The housing industry, which has boomed thanks to low mortgage rates, is worried about the competition coming from infrastructure projects. The National Association of Home Builders says the U.S. will need to lift tariffs on lumber and import more key metals to ensure there’s enough aluminum for appliances, copper for wiring and cement for foundations.
‘Huge Demand’
Domestic U.S. saw mills haven’t haven’t kept up with construction, and the housing industry imports about 30% of its lumber from Canada. Lumber prices are up roughly 400% since the start of the 2020 recession.
The infrastructure bill “will place a huge demand for steel and concrete that will impede our ability to build out multifamily and other types of housing,” said NAHB CEO Jerry Howard. “You’ve got to increase output. And where that’s going to come from? Lord only knows. It’ll be difficult to enact because of the lack of supplies, labor, everything.”
One constant shortage cited across the country is people. The infrastructure bill increases the demand for trained workers, which the U.S. doesn’t necessarily have.

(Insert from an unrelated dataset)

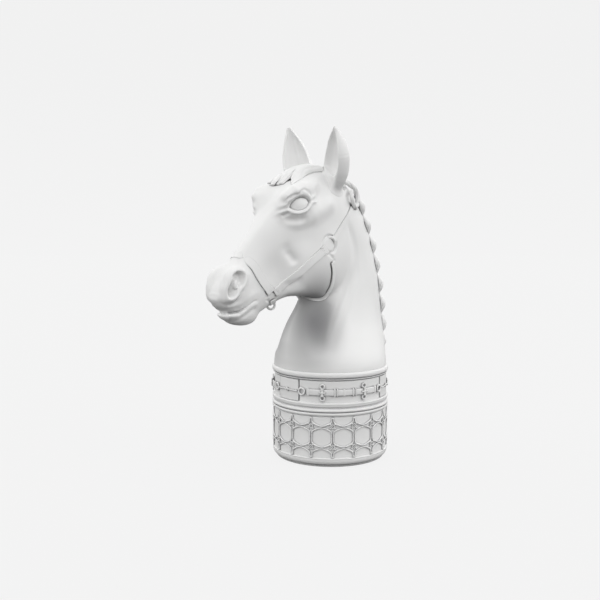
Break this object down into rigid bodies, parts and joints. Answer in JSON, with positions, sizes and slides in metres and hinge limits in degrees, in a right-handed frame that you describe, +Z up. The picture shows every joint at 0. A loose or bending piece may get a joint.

The manufacturing industry remains down more than 500,000 positions from February 2020. Immigration could help, but that’s a politically challenging objective given Republican opposition.
“By the time we get to infrastructure hitting the ground, there will be a labor shortage and to some extent the government is going to have to compete with private businesses for people,” said Aneta Markowska, chief U.S. economist at Jefferies LLC.
Delays in passing the infrastructure bill – with Biden and Republicans expected to negotiate further Friday – may end up being beneficial, according to Michael Gapen, chief U.S. economist at Barclays Plc. Constraints on supply chains could ease over time, he said.
“If you pass infrastructure too soon and we’re trying to source all these goods, we’re just going to ramp up existing frictions in markets,” Gapen said. “But most people believe an infrastructure bill won’t go into effect until next year.”